(CAD and scene scripts)
++++

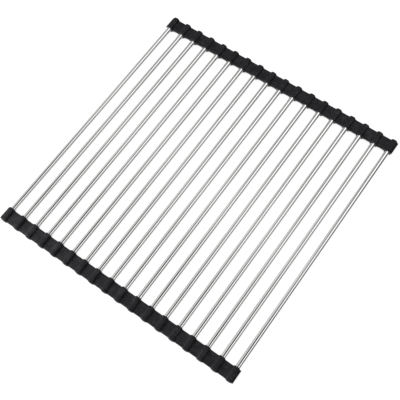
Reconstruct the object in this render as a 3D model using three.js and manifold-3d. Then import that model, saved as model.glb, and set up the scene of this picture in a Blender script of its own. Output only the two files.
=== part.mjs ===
// Roll-up dish rack: eighteen round stainless steel tubes lie side by side, and
// each end of every tube is pushed into a moulded silicone strip. The strip is
// thick around each tube and thin between two tubes, so the rack rolls up along
// those thin webs. Lengths are in millimetres.
//
// Frame: +Z up, z = 0 on the surface the rack lies on, origin at the middle of
// the underside. +Y runs along the tubes, from the near strip to the far strip.
// +X runs along the strips, from tube 1 to tube 18.
//
// Each strip is cut at the middle of every web into links that stay together
// with their tube, and neighbouring links turn about a line along Y there.

import * as THREE from "three";
import { mergeVertices } from "three/addons/utils/BufferGeometryUtils.js";
import Module from "manifold-3d";

const wasm = await Module();
wasm.setup();

// ---- driving dimensions -------------------------------------------------

const TUBE_COUNT = 18;
const PITCH = 22; // tube centre to tube centre
const TUBE_OUTER_D = 7;
const TUBE_WALL = 0.5;
const TUBE_SIDES = 12;
const TUBE_LENGTH = 391; // end to end, inside both strips

const HEIGHT = 9.5; // underside to top of the thick part of a strip
const AXIS_Z = HEIGHT / 2; // tubes and webs lie at half height

const HUMP_OUTER_Y = 200; // outer end face of the thick part
const HUMP_INNER_Y = 178.7; // face the tube comes out of
const HUMP_EDGE = 0.6; // rounding of the end faces
const WEB_OUTER_Y = 199; // the web is set back from both end faces
const WEB_INNER_Y = 180;
const WEB_THICKNESS = 3;

const SOCKET_CLEAR = 0.2; // on the radius, around the tube
const SOCKET_FLOOR_Y = 196.2; // closed end of the blind hole

const LINK_GAP = 0.3; // between two neighbouring links, at the turning line
const NOTCH_DEG = 36; // each link end slopes back this much from the vertical

// Thick part around a tube, half section from top to bottom: x from the tube's
// centre, z up. The top is well rounded, and the underside is a flat foot.
const HUMP_HALF = [
  [1.7, HEIGHT / 2],
  [3.1, 4.35],
  [4.2, 3.25],
  [4.65, 1.9],
  [4.95, -2.4],
  [4.95, -4.0],
  [4.3, -HEIGHT / 2],
];

// Seen from above, both end faces of the thick part are domed: x from the tube's
// centre, and how far the face stands back there.
const OUTER_DOME = [
  [1.9, 0],
  [3.4, 0.4],
  [5.4, 0.9],
];
const INNER_DOME = [
  [2.4, 0],
  [3.8, 0.5],
  [5.4, 1.15],
];

// Where the web meets the thick part, and the rounded lip past the end tubes.
const FILLET_OUT = 6.0;
const FILLET_UP = 2.7;
const LIP_X = 6.6;
const LIP_Z = 0.8;

// ---- materials ----------------------------------------------------------

const steel = () =>
  new THREE.MeshStandardMaterial({
    color: 0xc9cacb,
    roughness: 0.22,
    metalness: 1.0,
  });
const silicone = () =>
  new THREE.MeshStandardMaterial({
    color: 0x29292b,
    roughness: 0.62,
    metalness: 0.0,
  });

// ---- helpers ------------------------------------------------------------

// A closed solid for joining and cutting.
function solid(geometry) {
  const g = geometry.index ? geometry.toNonIndexed() : geometry.clone();
  g.deleteAttribute("normal");
  g.deleteAttribute("uv");
  const merged = mergeVertices(g, 1e-4);
  return new wasm.Manifold(
    new wasm.Mesh({
      numProp: 3,
      vertProperties: new Float32Array(merged.attributes.position.array),
      triVerts: new Uint32Array(merged.index.array),
    }),
  );
}

function toGeometry(made) {
  const m = made.getMesh();
  const v = new Float32Array(m.numVert * 3);
  for (let i = 0; i < m.numVert; i++)
    v.set(m.vertProperties.subarray(i * m.numProp, i * m.numProp + 3), i * 3);
  const g = new THREE.BufferGeometry();
  g.setAttribute("position", new THREE.BufferAttribute(v, 3));
  g.setIndex(new THREE.BufferAttribute(new Uint32Array(m.triVerts), 1));
  const flat = g.toNonIndexed();
  flat.computeVertexNormals();
  return flat;
}

// A section drawn in x and z, run along y from y0 to y1 with bevelled ends.
function alongY(points, y0, y1, edge) {
  const shape = new THREE.Shape(points.map(([x, z]) => new THREE.Vector2(x, z)));
  const g = new THREE.ExtrudeGeometry(shape, {
    depth: y1 - y0 - 2 * edge,
    bevelEnabled: edge > 0,
    bevelThickness: edge,
    bevelSize: edge,
    bevelOffset: -edge,
    bevelSegments: 1,
    curveSegments: 1,
    steps: 1,
  });
  g.rotateX(Math.PI / 2); // drawn y becomes z, depth becomes -y
  g.translate(0, y1 - edge, 0);
  return g;
}

// A block as tall as the strip, with the outline of a thick part seen from above.
function plan(side) {
  const half = [
    ...OUTER_DOME.map(([x, back]) => [x, HUMP_OUTER_Y - back]),
    ...INNER_DOME.map(([x, back]) => [x, HUMP_INNER_Y + back]).reverse(),
  ];
  const outline = [...half, ...half.map(([x, y]) => [-x, y]).reverse()];
  const shape = new THREE.Shape(outline.map(([x, y]) => new THREE.Vector2(x, side * y)));
  const g = new THREE.ExtrudeGeometry(shape, { depth: 2 * HEIGHT, bevelEnabled: false });
  g.translate(0, 0, -HEIGHT);
  return g;
}

// The web's right-hand side, from the middle of the thick part outwards.
function webSide(last) {
  const t = WEB_THICKNESS / 2;
  if (last)
    return [
      [FILLET_OUT - 1.9, FILLET_UP],
      [FILLET_OUT - 0.4, t],
      [LIP_X, LIP_Z],
      [LIP_X, -LIP_Z],
      [FILLET_OUT - 0.4, -t],
      [FILLET_OUT - 1.9, -FILLET_UP],
    ];
  const tip = PITCH / 2 - LINK_GAP / 2;
  const back = tip - t * Math.tan((NOTCH_DEG * Math.PI) / 180);
  return [
    [FILLET_OUT - 1.6, FILLET_UP],
    [FILLET_OUT, t],
    [back, t],
    [tip, 0],
    [back, -t],
    [FILLET_OUT, -t],
    [FILLET_OUT - 1.6, -FILLET_UP],
  ];
}

const mirrored = (points) => points.map(([x, z]) => [-x, z]).reverse();

// One link of a strip, with its tube's centre line on the y axis. side is -1
// for the near strip and +1 for the far strip.
function link(side, first, last) {
  const otherHalf = HUMP_HALF.map(([x, z]) => [-x, z]).reverse();
  const hump = [...HUMP_HALF, ...otherHalf];
  const web = [...webSide(last), ...mirrored(webSide(first))];
  const span = (a, b) => (side > 0 ? [a, b] : [-b, -a]);

  const block = solid(alongY(hump, ...span(HUMP_INNER_Y, HUMP_OUTER_Y), HUMP_EDGE));
  const body = block.intersect(solid(plan(side)));
  const leaf = solid(alongY(web, ...span(WEB_INNER_Y, WEB_OUTER_Y), 0));

  // Blind hole that grips the tube's end, drilled from the inner face.
  const mouth = HUMP_INNER_Y - 2;
  const bore = new THREE.CylinderGeometry(
    TUBE_OUTER_D / 2 + SOCKET_CLEAR,
    TUBE_OUTER_D / 2 + SOCKET_CLEAR,
    SOCKET_FLOOR_Y - mouth,
    TUBE_SIDES,
  );
  bore.translate(0, (side * (SOCKET_FLOOR_Y + mouth)) / 2, 0);

  return toGeometry(body.add(leaf).subtract(solid(bore)));
}

// A drawn tube with open ends, along y.
function tube() {
  const r = TUBE_OUTER_D / 2;
  const h = TUBE_LENGTH / 2;
  return new THREE.LatheGeometry(
    [
      new THREE.Vector2(r - TUBE_WALL, -h),
      new THREE.Vector2(r, -h),
      new THREE.Vector2(r, h),
      new THREE.Vector2(r - TUBE_WALL, h),
      new THREE.Vector2(r - TUBE_WALL, -h),
    ],
    TUBE_SIDES,
  );
}

// ---- the rack -----------------------------------------------------------

const group = new THREE.Group();
group.name = "roll_up_dish_rack";

function add(segment, name, geometry, material) {
  const mesh = new THREE.Mesh(geometry, material);
  mesh.name = name;
  segment.add(mesh);
}

for (let i = 1; i <= TUBE_COUNT; i++) {
  const number = String(i).padStart(2, "0");
  const first = i === 1;
  const last = i === TUBE_COUNT;
  const segment = new THREE.Group();
  segment.name = "segment_" + number;
  segment.position.set((i - (TUBE_COUNT + 1) / 2) * PITCH, 0, AXIS_Z);
  add(segment, "steel_tube_" + number, tube(), steel());
  add(segment, "near_strip_link_" + number, link(-1, first, last), silicone());
  add(segment, "far_strip_link_" + number, link(1, first, last), silicone());
  group.add(segment);
}

export default group;
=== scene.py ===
# Roll-up dish rack: eighteen steel tubes held in two black silicone strips.
# Lengths in the shape tables are in millimetres, and MM turns them into metres.
import math

import bmesh
import bpy
from mathutils import Matrix, Vector


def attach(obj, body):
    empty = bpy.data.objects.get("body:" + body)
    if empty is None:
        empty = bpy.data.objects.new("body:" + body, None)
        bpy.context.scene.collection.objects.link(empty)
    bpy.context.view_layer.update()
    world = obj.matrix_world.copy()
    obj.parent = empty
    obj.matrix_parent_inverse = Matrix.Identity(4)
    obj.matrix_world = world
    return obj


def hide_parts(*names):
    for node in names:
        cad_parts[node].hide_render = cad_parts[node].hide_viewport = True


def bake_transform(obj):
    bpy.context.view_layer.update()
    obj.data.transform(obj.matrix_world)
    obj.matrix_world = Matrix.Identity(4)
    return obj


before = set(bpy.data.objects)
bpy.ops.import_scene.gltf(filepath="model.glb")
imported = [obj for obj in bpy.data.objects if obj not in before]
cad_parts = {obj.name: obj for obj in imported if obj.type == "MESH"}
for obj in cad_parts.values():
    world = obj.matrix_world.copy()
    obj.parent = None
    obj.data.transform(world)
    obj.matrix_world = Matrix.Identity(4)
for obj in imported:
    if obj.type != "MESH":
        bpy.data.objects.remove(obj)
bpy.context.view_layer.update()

MM = 0.001
SCENE = bpy.context.scene

# ---- sizes, as in the CAD ------------------------------------------------

TUBE_COUNT = 18
PITCH = 22.0
TUBE_R = 3.5
TUBE_WALL = 0.5
TUBE_HALF = 195.5
AXIS_Z = 4.75

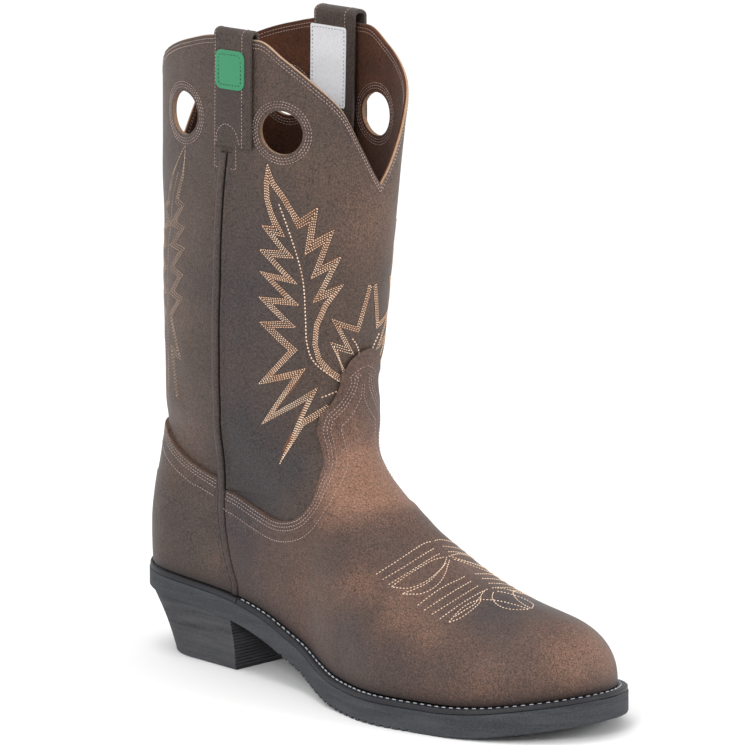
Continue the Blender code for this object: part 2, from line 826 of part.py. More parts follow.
def main():
    rubber = material("sole_rubber", (0.075, 0.080, 0.090), 0.75)
    heel_rubber = material("heel_rubber", (0.070, 0.073, 0.080), 0.78)
    welt_black = material("welt_black", (0.012, 0.012, 0.013), 0.6)
    board = material("insole_board", (0.130, 0.065, 0.035), 0.9)
    leather = material("upper_leather", (0.085, 0.055, 0.042), 0.62)
    vamp_leather = material("vamp_leather", (0.130, 0.075, 0.055), 0.6)
    strap_leather = material("strap_leather", (0.055, 0.035, 0.028), 0.65)

    build_outsole(rubber)
    build_heel(heel_rubber)
    build_band("welt", welt_black, True)
    build_band("heel_seat_rand", welt_black, False)
    build_insole(board)

    grid = fine_grid()
    normals = normals_of(grid)
    build_upper(grid, normals, leather)

    vamp_columns = ring_columns(BACK_COLUMNS + 1, ALL_COLUMNS - BACK_COLUMNS - 1)
    vamp_area = panel_area(VAMP_EDGE, VAMP_REST)
    build_overlay("vamp", grid, normals, vamp_columns, vamp_area, vamp_leather)
    counter_columns = ring_columns(-BACK_COLUMNS, BACK_COLUMNS)
    counter_area = panel_area(COUNTER_EDGE, COUNTER_REST)
    build_overlay("heel_counter", grid, normals, counter_columns, counter_area, vamp_leather)
    for side, where in ((-1, "outer"), (1, "inner")):
        build_seam(f"side_seam_{where}", grid, normals, side, strap_leather)
    for row in STRAPS:
        build_strap(*row, strap_leather)


main()
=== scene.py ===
import math

import bpy
import numpy as np
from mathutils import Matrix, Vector
from mathutils.bvhtree import BVHTree
from mathutils.geometry import barycentric_transform


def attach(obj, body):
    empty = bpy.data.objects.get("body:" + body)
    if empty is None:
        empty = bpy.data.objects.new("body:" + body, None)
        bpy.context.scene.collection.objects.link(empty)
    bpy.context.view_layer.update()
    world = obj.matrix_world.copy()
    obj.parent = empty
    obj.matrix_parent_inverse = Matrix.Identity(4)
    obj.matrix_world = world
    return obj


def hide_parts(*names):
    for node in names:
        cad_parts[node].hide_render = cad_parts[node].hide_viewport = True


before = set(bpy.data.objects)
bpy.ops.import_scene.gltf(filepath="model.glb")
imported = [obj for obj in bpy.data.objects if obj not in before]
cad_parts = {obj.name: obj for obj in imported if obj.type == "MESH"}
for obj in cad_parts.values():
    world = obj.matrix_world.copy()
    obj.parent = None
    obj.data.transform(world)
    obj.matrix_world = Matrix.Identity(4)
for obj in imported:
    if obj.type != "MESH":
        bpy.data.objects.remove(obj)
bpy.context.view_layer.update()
bpy.ops.object.select_all(action="DESELECT")

# Camera. It stands a little above the boot, in front of its outer side, and far enough away
# for the long lens of a catalogue picture.
PICTURE_SIDE = 745
SENSOR_WIDTH = 36.0
FOCAL_PIXELS = 6421.8
CAMERA_PLACE = Vector((2.26408, -2.26542, 0.84587))
CAMERA_TARGET = Vector((-0.01838, 0.01704, 0.15976))

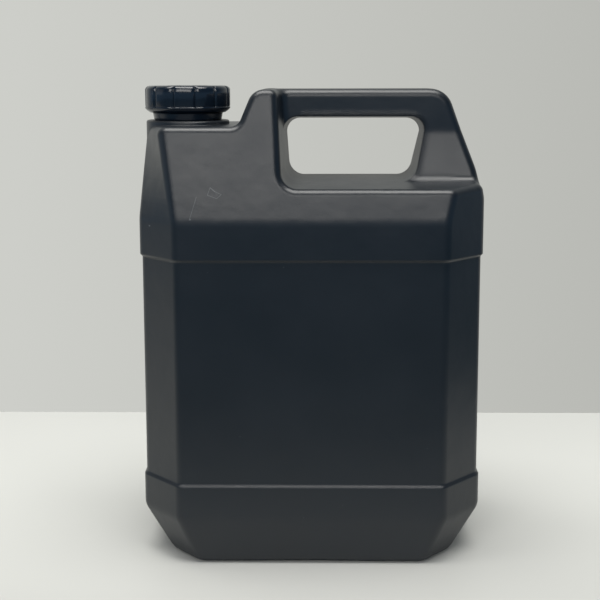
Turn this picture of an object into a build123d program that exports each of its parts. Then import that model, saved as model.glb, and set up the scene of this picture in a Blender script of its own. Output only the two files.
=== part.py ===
from build123d import *
import math
import os

# Jug body, in millimetres: X across the front, Y front to back, Z up from the ground
body_width = 190.0
body_depth = 106.0
corner_cut = 22.0
corner_radius = 6.5
body_wall = 1.3

# Heights of the body, each one above the last
base_height = 26.0
low_band_height = 19.0
label_height = 125.0
high_band_height = 21.0
shoulder_rise = 50.0
step_rise = 20.0
lower_ledge = base_height + low_band_height
upper_ledge = lower_ledge + label_height
bend_height = upper_ledge + high_band_height
shoulder_height = bend_height + shoulder_rise
handle_top = shoulder_height + step_rise

# Slopes of the body, in millimetres for each millimetre of height
panel_lean = 0.24
foot_panel_taper = 0.08
foot_side_taper = 0.67
foot_panel_narrowing = 0.44
foot_side_narrowing = 0.15
side_bend_rise = 10.5
side_bend_height = bend_height + side_bend_rise
side_lean = 0.2
leg_lean = 0.166

# Small forms of the body
label_recess = 1.2
ledge_rise = 1.6
bend_softness = 2.4
side_bend_softness = 1.6
leg_bend_softness = 3.0
foot_radius = 4.0
contour_radius = 4.5

# Left corners of the upper body, which lean round towards the neck
neck_corner_inset = 9.5
neck_side_inset = 1.8
neck_side_half_width = 2.0

# Step from the shoulder up to the handle
step_foot = -39.6
step_run = 8.2
step_foot_radius = 6.0
step_top_radius = 9.0
leg_top_radius = 13.0

# Hand hole, and the pockets in front of and behind the handle
deck_rise = 21.2
deck_height = bend_height + deck_rise
deck_clearance = 0.8
leg_foot = deck_height + deck_clearance
hole_height = 32.3
hole_top = deck_height + hole_height
hole_left_low = -12.0
hole_left_high = -14.3
hole_right_low = 56.0
hole_right_high = 63.5
hole_low_radius = 9.0
hole_high_radius = 7.5
mould_draft = 5.0
bar_half_depth = 15.0
flare_drop = 7.5
flare_height = hole_top - flare_drop
flare_slope = 0.28
flare_radius = 8.0
pocket_back_radius = 5.0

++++

**Task instructions**
Write out each line exactly as it appears, from the line with "Turn this picture" up to and including the line with "leg_top_radius = 13.0".

**Full response**
Turn this picture of an object into a build123d program that exports each of its parts. Then import that model, saved as model.glb, and set up the scene of this picture in a Blender script of its own. Output only the two files.
=== part.py ===
from build123d import *
import math
import os

# Jug body, in millimetres: X across the front, Y front to back, Z up from the ground
body_width = 190.0
body_depth = 106.0
corner_cut = 22.0
corner_radius = 6.5
body_wall = 1.3

# Heights of the body, each one above the last
base_height = 26.0
low_band_height = 19.0
label_height = 125.0
high_band_height = 21.0
shoulder_rise = 50.0
step_rise = 20.0
lower_ledge = base_height + low_band_height
upper_ledge = lower_ledge + label_height
bend_height = upper_ledge + high_band_height
shoulder_height = bend_height + shoulder_rise
handle_top = shoulder_height + step_rise

# Slopes of the body, in millimetres for each millimetre of height
panel_lean = 0.24
foot_panel_taper = 0.08
foot_side_taper = 0.67
foot_panel_narrowing = 0.44
foot_side_narrowing = 0.15
side_bend_rise = 10.5
side_bend_height = bend_height + side_bend_rise
side_lean = 0.2
leg_lean = 0.166

# Small forms of the body
label_recess = 1.2
ledge_rise = 1.6
bend_softness = 2.4
side_bend_softness = 1.6
leg_bend_softness = 3.0
foot_radius = 4.0
contour_radius = 4.5

# Left corners of the upper body, which lean round towards the neck
neck_corner_inset = 9.5
neck_side_inset = 1.8
neck_side_half_width = 2.0

# Step from the shoulder up to the handle
step_foot = -39.6
step_run = 8.2
step_foot_radius = 6.0
step_top_radius = 9.0
leg_top_radius = 13.0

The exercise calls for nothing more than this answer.